Music, like all of culture, helps us to understand our environment, each other, and ourselves.
Yo-Yo Ma

Music Helps Us to Understand
Topic: Creativity, Culture, & the Arts
Music, like all of culture, helps us to understand our environment, each other, and ourselves. Culture helps us to imagine a better future. Culture helps turn “them” into “us.” And these things have never been more important.
Yo-Yo Ma was born on October 7, 1955, in Paris to Chinese parents who had migrated from the Republic of China. His father, Hiao-Tsiun Ma, was a violinist and professor of music; his mother, Marina Lu, was a singer. A child prodigy, Yo-Yo Ma began cello lessons at age four. When he was seven, the family moved to the United States, eventually settling in New York City. He studied with Leonard Rose at the Juilliard School while attending the Professional Children’s School and later earned a degree in anthropology from Harvard University in 1976.
Yo-Yo Ma’s career includes both classical performance and cross-cultural collaboration.
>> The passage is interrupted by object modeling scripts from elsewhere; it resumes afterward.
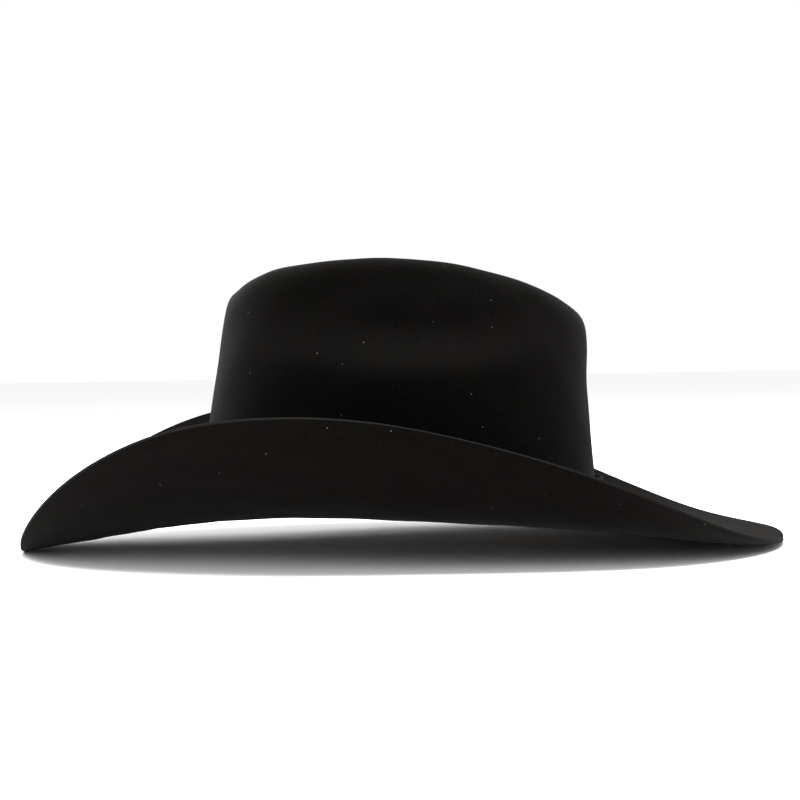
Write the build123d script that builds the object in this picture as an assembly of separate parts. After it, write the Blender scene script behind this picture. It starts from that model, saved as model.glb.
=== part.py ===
from build123d import *
import os
import numpy as np

# A felt cowboy hat with a creased crown, a brim rolled up at both sides, a narrow
# buckled band, a leather sweatband and a satin lining.
# Millimetres. +X is the front of the hat, +Y the wearer's left, +Z up. The hat
# stands on the front and back tips of its brim, and the origin is on the floor
# below the middle of the hat.

# ---------------------------------------------------------------- driving sizes
CROWN_LENGTH = 210.6        # foot of the crown, front to back, middle of the felt
CROWN_WIDTH = 174.0         # foot of the crown, side to side
CROWN_EGG = 0.03            # how much narrower the foot is in front than behind
CROWN_SHIFT = -2.7          # middle of the foot behind the middle of the brim
CROWN_TOP = 148.6           # level of the highest ridge
FELT = 2.4                  # thickness of the felt

# Values at seven stations round one half of the hat, from the front (0 degrees)
# over the side (90) to the back (180), every 30 degrees.
FOOT_LEVEL = (25.0, 26.0, 27.8, 27.9, 25.3, 21.6, 19.9)
BRIM_WIDTH = (98.6, 102.0, 98.5, 95.4, 94.9, 96.0, 96.8)
BRIM_START = (-18.6, -15.9, -13.2, -13.0, -11.9, -12.2, -13.4)
BRIM_END = (6.8, 6.4, 55.0, 79.4, 56.2, 24.8, -8.1)
BRIM_CURL = (2.38, 2.25, 1.80, 1.09, 0.60, 0.59, 0.69)
RIM_FALL = (28.5, 20.5, 8.0, 0.5, 1.0, 7.5, 14.5)
CREASE_DEPTH = (2.0, 11.0, 22.0, 28.0, 25.0, 15.0, 6.0)

# Guide rings. The brim's are shares of its width, from the edge inwards. The
# wall's are (share of the height, set in at the front, at the side, at the back),
# and the top's are (share of the crease depth, the same three).
BRIM_RINGS = (1.0, 0.93, 0.84, 0.75, 0.66, 0.57, 0.48, 0.39, 0.30, 0.21, 0.13, 0.06)
WALL_RINGS = (
    (0.00, 0.0, 0.0, 0.0),
    (0.06, 2.4, 1.2, 1.6),
    (0.16, 3.6, 2.2, 2.6),
    (0.32, 4.6, 3.4, 4.0),
    (0.50, 5.9, 4.6, 6.6),
    (0.68, 6.8, 6.0, 10.2),
    (0.84, 6.4, 8.0, 13.2),
    (0.96, 6.2, 13.0, 15.0),
    (1.03, 10.5, 22.0, 20.0),
    (1.00, 20.0, 32.0, 30.0),
)
TOP_RINGS = (
    (0.45, 32.0, 44.0, 42.0),
    (0.92, 42.0, 66.0, 52.0),
    (1.0, 47.0, 78.0, 57.0),
)
CREASE_FRONT = 50.0         # the crease stops this far behind the front of the foot
CREASE_BACK = 60.0          # and this far before the back of the foot

DENT_X = 5.5                # middle of each side dent
DENT_Z = 128.0
DENT_HALF_LENGTH = 124.0
DENT_HALF_HEIGHT = 38.0
DENT_FLAT = 0.25            # share of the dent that has its full depth
DENT_DEPTH = 13.0

SWEATBAND_HEIGHT = 50.0
SWEATBAND_RISE = 4.5        # lower edge above the foot of the crown
LEATHER = 1.0
REED = 1.8
TAPE_HEIGHT = SWEATBAND_HEIGHT / 5   # the tape ends at the leather's first row of points
TAPE = 0.4
THREAD = 0.5
SATIN = 0.4
PIPING = 1.6
SLIP = 0.15                 # clearance between layers that lie on each other
LINER_SLACK = 0.5           # the lining hangs this far inside the felt

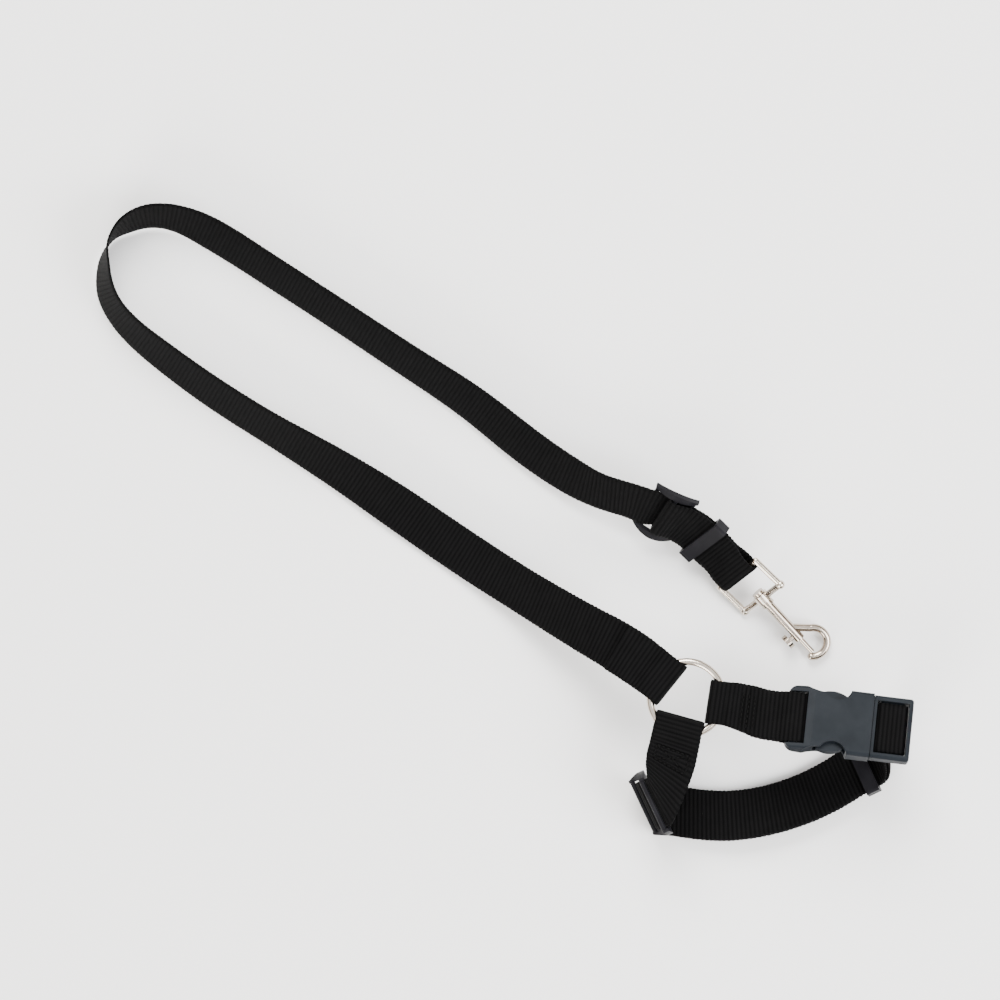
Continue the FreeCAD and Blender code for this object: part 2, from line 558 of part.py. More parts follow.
# The loop strap: x, y, z of its middle line, then its width's direction
LOOP_ROUTE = [
    (0, 0, 36, 0.951, 0.309, 0), (5, -15.4, 36, 0.951, 0.309, 0),
    (9.6, -27, 36.6, 0.97, 0.2, 0), (13.2, -38.2, 36.8, 1, -0.1, 0),
    (16.2, -46, 35.4, 0.93, -0.36, 0), (17.3, -49.9, 32.4, 0.87, -0.49, 0),
    (16.9, -50.5, 29.9, 0.858, -0.513, 0), (15.8, -52.4, 20.5, 0.858, -0.513, 0),
    (14.7, -54.3, 11.1, 0.858, -0.513, 0), (15.0, -55.1, 7.6, 0.81, -0.59, 0),
    (17.7, -54.5, 4.3, 0.7, -0.71, 0), (22.2, -52.3, 3.2, 0.6, -0.8, 0.03),
    (28.8, -49.0, 3.4, 0.55, -0.83, 0.1),
    (40.4, -43.2, 4.4, 0.55, -0.81, 0.2), (52.9, -35.0, 5.5, 0.58, -0.78, 0.3),
    (65.6, -23.1, 6.1, 0.65, -0.72, 0.34), (77.2, -8.2, 6.1, 0.74, -0.6, 0.33),
    (85.9, 7.6, 6.2, 0.79, -0.52, 0.3), (91.6, 20.2, 7.2, 0.8, -0.51, 0.28),
    (94.7, 27.0, 9.2, 0.75, -0.55, 0.28), (94.8, 32.8, 14, 0.64, -0.68, 0.3),
    (93.8, 36.5, 20.6, 0.53, -0.78, 0.31), (92.0, 39.3, 29, 0.444, -0.84, 0.31),
    (91.2, 40.9, 34.3, 0.432, -0.847, 0.309), (90.37, 42.52, 40, 0.432, -0.847, 0.309),
]
LOOP_SLIDER_AT = 7         # route stations of the loop's slider, its keeper and the strap bar
LOOP_KEEPER_AT = 18
LOOP_TAIL = 35.0           # how far from the ring's centre the loop strap's sewn end reaches
BEND_STEP = 2.5            # longest stretch of the loop strap between two of its sections
LOOP_SPLIT = 8.0           # from the keeper's middle to where the buckle's strap end begins

loop = Track([vec(*station[:3]) for station in LOOP_ROUTE],
             widths=[unit(vec(*station[3:])) for station in LOOP_ROUTE])
L_SLIDER = loop.params[LOOP_SLIDER_AT]
L_KEEPER = loop.params[LOOP_KEEPER_AT]
L_BAR = loop.params[-1]


def loop_webbing():
    """From the ring through the adjuster and keeper, and the doubled return to the adjuster."""
    split = L_KEEPER + LOOP_SPLIT
    path = ring_fold(LOOP_FOLD[0], LOOP_TAIL)
    path += run(path[-1], (LOOP_TAIL - 2, LAYER), 4)
    path += ease(path[-1], (L_SLIDER - 1.8 * SLIDER_PITCH, 0), 2)
    path += ease(path[-1], (L_SLIDER - SLIDER_PITCH, -OVER_END), 3)[:-1]
    path += through_slider(L_SLIDER, -1)
    path += ease(path[-1], (L_SLIDER + 2 * SLIDER_PITCH, LAYER), 6)
    path += run(path[-1], (split, LAYER), 6)
    out = ribbon(loop, fine(path, BEND_STEP), narrow(LOOP_FOLD))
    back = run((split, -LAYER), (L_SLIDER + 2 * SLIDER_PITCH, -LAYER), 6)
    back = [(split, -LAYER)] + back + back_to_slider(L_SLIDER, -1)
    return Part.Compound([out, ribbon(loop, fine(back, BEND_STEP), narrow())])


def loop_strap_end():
    """The loop strap's last stretch, round the prong side's strap bar, which moves with it."""
    start = L_KEEPER + LOOP_SPLIT + 0.3
    corner = WRAP_BAR_HALF - WRAP_BAR_R
    radius = WRAP_BAR_R + FIT_GAP + WEB_THICK / 2
    path = [(start, LAYER)]
    path += run(path[-1], (L_BAR - 13, LAYER), 4)
    path += ease(path[-1], (L_BAR, corner + radius), 5)[:-1]
    path += turn(L_BAR, corner, radius, 90, 0)
    path += turn(L_BAR, -corner, radius, 0, -90)
    path += ease(path[-1], (L_BAR - 13, -LAYER), 5)
    path += run(path[-1], (start, -LAYER), 4)
    return ribbon(loop, fine(path, BEND_STEP), narrow())


def flipped(shape):
    turned = shape.copy()
    turned.rotate(vec(0, 0, 0), vec(1, 0, 0), 180)
    return turned


# ---------------------------------------------------------------- all parts, by name

short_track, short_solid = short_strap()
ON_TOP = LAYER + WEB_THICK / 2 + 0.15        # just clear of a doubled strap's upper face
FOLD_END = 25.7                              # where every strap's layers lie together

write("o_ring", Part.makeTorus(RING_R, RING_WIRE / 2, ring_centre))
write("tether_webbing", tether_webbing())
write("tether_ring_stitching", stitches(tether, box_rows(FOLD_END + 1, RING_TAIL - 2, 8.5), ON_TOP))
write("tether_slider", place(tri_glide(), tether.frame(S_SLIDER)))
write("tether_keeper", place(keeper(), tether.frame(S_KEEPER)))
write("snap_eye", snap_eye())
write("snap_body", place(snap_body(), SNAP))
write("snap_bolt", place(snap_bolt(), SNAP))
write("bolt_spring", place(bolt_spring(), SNAP))
write("short_strap", short_solid)
write("short_strap_stitching", stitches(
    short_track, [((s, -9.5), (s, 9.5)) for s in (FOLD_END + 2, FOLD_END + 5, FOLD_END + 8)], ON_TOP))
write("buckle_female", place(buckle_female(), BUCKLE))
write("buckle_male", place(buckle_male(), BUCKLE))
write("latch_arm_upper", place(latch_arm(1), BUCKLE))
write("latch_arm_lower", place(latch_arm(-1), BUCKLE))
write("loop_webbing", loop_webbing())
write("loop_strap_end", loop_strap_end())
write("loop_ring_stitching", stitches(loop, box_rows(FOLD_END + 0.5, LOOP_TAIL - 1, 8.5), ON_TOP))
write("loop_slider", place(flipped(tri_glide()), loop.frame(L_SLIDER)))
write("loop_keeper", place(keeper(), loop.frame(L_KEEPER)))

# The origin is the centre of the base of the whole object's box.
low, high = vec(1e9, 1e9, 1e9), vec(-1e9, -1e9, -1e9)
for shape in PARTS.values():
    box = shape.optimalBoundingBox(False)
    low = vec(min(low.x, box.XMin), min(low.y, box.YMin), min(low.z, box.ZMin))
    high = vec(max(high.x, box.XMax), max(high.y, box.YMax), max(high.z, box.ZMax))
SHIFT = vec(-(low.x + high.x) / 2, -(low.y + high.y) / 2, -low.z)

os.makedirs("parts", exist_ok=True)
for name, shape in PARTS.items():
    shape.translate(SHIFT)
    shape.exportStep("parts/" + name + ".step")
    print(name, "valid" if shape.isValid() else "NOT VALID", round(shape.Volume, 1), "mm3")
print("size", high - low)
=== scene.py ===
import math
import bpy
import numpy as np
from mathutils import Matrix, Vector


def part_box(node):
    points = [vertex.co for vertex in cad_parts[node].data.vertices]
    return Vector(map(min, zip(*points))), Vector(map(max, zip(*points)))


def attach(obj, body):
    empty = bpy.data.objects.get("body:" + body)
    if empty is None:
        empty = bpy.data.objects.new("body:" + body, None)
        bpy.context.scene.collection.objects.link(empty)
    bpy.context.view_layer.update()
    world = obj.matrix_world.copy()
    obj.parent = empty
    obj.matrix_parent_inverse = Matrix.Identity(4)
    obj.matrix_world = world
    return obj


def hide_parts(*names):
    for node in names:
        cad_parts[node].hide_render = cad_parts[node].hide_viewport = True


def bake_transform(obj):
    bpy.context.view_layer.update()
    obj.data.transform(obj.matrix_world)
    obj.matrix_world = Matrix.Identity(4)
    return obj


# Adjustable webbing dog restraint, lying on a table. The webbing and its sewing are rebuilt here as
# detailed meshes along the CAD model's own strap routes; the hardware is the CAD's, with materials.
# Inside the buckle's two openings the webbing reaches a little further than the CAD's plain strap.
# Straps are drawn in the layout of the CAD source: millimetres about the O-ring's plan centre.

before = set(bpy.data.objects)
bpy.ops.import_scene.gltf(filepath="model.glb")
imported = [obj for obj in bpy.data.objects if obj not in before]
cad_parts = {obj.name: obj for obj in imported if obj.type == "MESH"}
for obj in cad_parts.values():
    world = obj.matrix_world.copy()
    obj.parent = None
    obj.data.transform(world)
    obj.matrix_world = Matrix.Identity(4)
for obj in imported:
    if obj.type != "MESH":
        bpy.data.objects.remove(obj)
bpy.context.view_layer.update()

MM = 0.001

# Driving dimensions, in millimetres, as in the CAD source
WEB_WIDTH = 25.0
WEB_THICK = 1.4
LAYER_GAP = 0.4
FIT_GAP = 0.45
RING_WIRE = 3.5
RING_HEIGHT = 36.0
TETHER_FOLD = (12.5, 24.0)     # from the ring's centre to the middle of each strap's fold,
SHORT_FOLD = (13.8, 21.4)      # and the width to which the webbing bunches there
LOOP_FOLD = (12.4, 24.0)
EYE_FOLD_WIDTH = 23.0
SHORT_STRAP_ANGLE = 25.5
EYE_WIRE = 3.2
SLIDER_PITCH = 9.6
SLIDER_BAR = 2.5
SLIDER_ARCH = 3.8
WRAP_BAR_R = 1.2
WRAP_BAR_HALF = 5.65
END_BAR_X = 4.0
END_BAR_R = 1.5
SLOT_DIVE = 2.6                # past the socket side's bar; 1 mm further than the CAD's strap
WRAP_SPARE = 0.3               # further along the prong side's bar than the CAD's strap, each way
SEAM_HALF = 8.5                # half the width of the sewn boxes
SHORT_SEAM_HALF = 9.5          # half the length of the short strap's rows of sewing

# The webbing's weave
RIB_PITCH = 2.1            # between neighbouring ribs, along the strap
RIB_DEPTH = 0.3
WARP_PITCH = 0.95          # between the threads that the ribs are divided by
SECTION_STEP = 0.42        # between two sections of a strap's mesh
ACROSS = 21                # points across each face of a strap
CREASE_BEHIND = 5.0        # from a fold's middle to the line pressed across the strap
DENT_DEPTH = 0.5           # how far sewing presses the webbing in, and how wide the dent is
DENT_WIDTH = 0.8
EDGE_FROM = 0.9            # share of the half width at which a face begins to round down,
EDGE_DROP = 0.3            # and how far it drops at the edge
SELVEDGE = 0.36            # how far the ribs' ends stand out at the strap's edges

# Colours: the darkest and lightest tone of each material, or one tint
# The webbing's dark tone is painted shade for the grooves between ribs and threads, its light tone
# painted highlight for their crests
WEBBING_TONES_WITH_PAINTED_SHADE = ((0.0003, 0.0003, 0.0004), (0.0046, 0.0045, 0.0047))
THREAD_TONES = ((0.0006, 0.0006, 0.0006), (0.003, 0.003, 0.003))
BUCKLE_TONES = ((0.0065, 0.0085, 0.011), (0.011, 0.0135, 0.017))
ADJUSTER_TONES = ((0.006, 0.0058, 0.0072), (0.0105, 0.0102, 0.0125))
WIRE_TINT = (0.66, 0.59, 0.51)
CAST_TINT = (0.5, 0.43, 0.36)

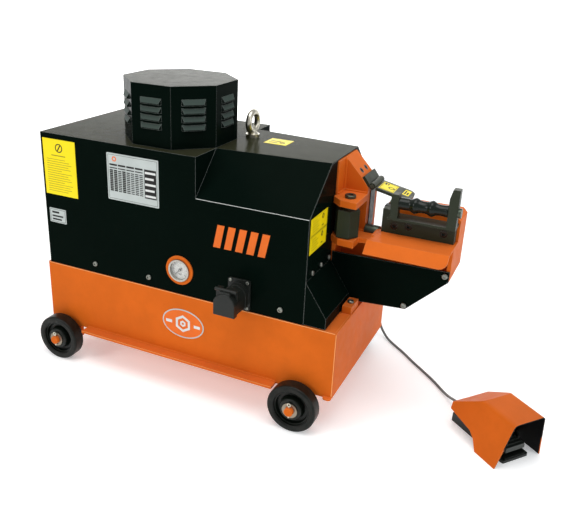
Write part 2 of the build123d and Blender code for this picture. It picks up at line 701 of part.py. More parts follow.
with BuildPart() as head_frame:
    # the thick C-shaped jaw plate
    extrude(outline(facing_front(plate_back), [
        (722 + mount_plate, nose_shoulder[1]), nose_shoulder, nose_crease, nose_lip, (throat[0], 618),
        (throat[0], throat_floor), (throat[1], throat_floor), (throat[1], jaw_top), (head_end - 12, jaw_top),
        (head_end, jaw_top - 12), *chute, (722 + mount_plate, 316)]), amount=plate_back - plate_front)
    # nose body in front of the plate: a box, open at the front behind its cover
    box_outline = [(hood_length, 499), (945, 499), (945, 513), (head_end, 513), *chute, (hood_length, 316)]
    extrude(outline(facing_front(plate_front), box_outline), amount=plate_front - nose_front)
    extrude(outline(facing_front(plate_front), [
        (hood_length + nose_wall, 476), (955, 489), (955, 499), (head_end - nose_wall, 499),
        (head_end - nose_wall, 430), (1054, 334), (936, 326), (hood_length + nose_wall, 326)]),
            amount=plate_front - nose_front, mode=Mode.SUBTRACT)
    # lugs that carry the adjustable stop
    for height in (stop_gap[0] - lug_thickness, stop_gap[1]):
        extrude(outline(level(height), lug_outline), amount=lug_thickness)
    extrude(disc(level(470), stop_station, stop_bolt_radius), amount=160, mode=Mode.SUBTRACT)
    # gusset between the upper lug and the plate
    extrude(block(facing_end(gusset[0][0]), gusset[0][1:], gusset[1][1:]),
            amount=gusset[1][0] - gusset[0][0])
    # plate that carries the cylinder, with feet on the tank's lid
    extrude(block(facing_end(722), (184, 446), (384, 666)), amount=mount_plate)
    extrude(block(facing_end(722), (plate_front, tank_top), (plate_back, 698)), amount=mount_plate)
    extrude(block(level(tank_top), (722, plate_front), (828, plate_back)), amount=20)
    # bore for the rod, then the slot that guides the blade carrier
    extrude(ram_disc(700, rod_radius + 1), amount=142, mode=Mode.SUBTRACT)
    extrude(block(facing_end(780), (blade_sides[0] - slide_gap, 501 - slide_gap),
                  (blade_sides[1] + slide_gap, 611 + slide_gap)), amount=129, mode=Mode.SUBTRACT)
    # seat of the fixed blade
    extrude(block(level(fixed_blade_heights[0]), (throat[1], plate_front),
                  (pocket_along[1], blade_sides[0] - slide_gap)), amount=100, mode=Mode.SUBTRACT)
    # seat of the bar rest in the throat's floor
    extrude(disc(facing_end(throat[0]), rest_centre, rest_radius), amount=rest_length, mode=Mode.SUBTRACT)
    # tapped holes for the jaw plate's screws and for the two screws on the nose
    for place in jaw_screw_places:
        extrude(disc(facing_front(plate_front + 24), place, screw_radius), amount=24, mode=Mode.SUBTRACT)
    for across in nose_screw_rows:
        extrude(disc(nose_plane(across), (0, 0), 8.5), amount=-nose_screw_head, mode=Mode.SUBTRACT)
        extrude(disc(nose_plane(across), (0, 0), 5), amount=-nose_screw_head - 18, mode=Mode.SUBTRACT)
save(head_frame.part, "head_frame")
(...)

He has recorded more than 90 albums and received 19 Grammy Awards. Alongside solo work with major orchestras, he has collaborated with artists such as Bobby McFerrin, Carlos Santana, and Zakir Hussain. He founded the Silk Road Ensemble to bring together musicians from regions along the historic Silk Road, exploring connections between musical traditions. His interests have also extended into education, film soundtracks, and public service. In 2006, he was named a United Nations Messenger of Peace.
Ma has received many honors, including the Avery Fisher Prize (1978), the National Medal of Arts (2001), the Presidential Medal of Freedom (2010), Kennedy Center Honors (2011), and the Birgit Nilsson Prize (2022). He has performed for nine U.S. presidents, including at President Biden’s 2021 inauguration. He plays several instruments, including the 1712 “Davidov” Stradivarius, a 1733 Montagnana cello, and a 2003 instrument by Peter and Wendela Moes. Yo-Yo Ma is married to Jill Hornor, and they have two children.
Ma, Yo-Yo. “Our Common Nature.” Yo-Yo Ma, Sony Music Entertainment, www.yo-yoma.com/our-common-nature/. Accessed 14 Apr. 2025.

Yo-Yo Ma
Theme: The Musical Arts
About This Yo-Yo Ma Quotation [Commentary]
Yo-Yo Ma writes, “Music, like all of culture, helps us to understand our environment, each other, and ourselves.” For him, music is not separate from daily life—it is a way of listening, relating, and paying attention. It opens a path to understanding that includes emotion, connection, and reflection. Music, as part of culture, helps us recognize what matters. It speaks across boundaries and touches something essential in our shared experience.
He continues, “Culture helps turn ‘them’ into ‘us.’” In this, Yo-Yo Ma points to music’s ability to bring people into relationship. Music does not erase difference, but it invites empathy. It softens separation and brings forward what connects us. Reflecting on his own experience, he shares that Bach’s cello suites have offered him “sustenance, comfort, and joy” for nearly sixty years. These pieces have accompanied him through stress, celebration, and loss—showing how music can stay close to the human heart across time and change.
“Culture helps us to imagine a better future,” he says. For Yo-Yo Ma, this is not abstract. Culture, including music, holds practical hope. It reminds us that “nature is part of our humanity,” and that imagination arises from our relationship with the earth and each other. Music is one way we care—for the world, for one another, and for the inner life. Its presence helps us live with greater awareness, and helps us remember that understanding is not only about thought, but about feeling and connection.
Yo-Yo Ma’s Discography
His discography of more than 120 albums (including 19 Grammy Award winners) ranges from iconic renditions of the Western classical canon to recordings that defy categorization, such as “Hush” with Bobby McFerrin and the “Goat Rodeo Sessions” with Stuart Duncan, Edgar Meyer, and Chris Thile. Yo-Yo’s recent releases include “Six Evolutions,” his third recording of Bach’s cello suites, and “Beethoven for Three: Symphony No. 4 and Op. 97 ‘Archduke,’” the third in a new series of Beethoven recordings with pianist Emanuel Ax and violinist Leonidas Kavakos. Yo-Yo’s latest album, “Merci,” with pianist Kathryn Stott, features the music of Gabriel Fauré, following the arcs of Fauré’s inspiration and influence in a deeply personal expression of gratitude for the relationships that make music magic.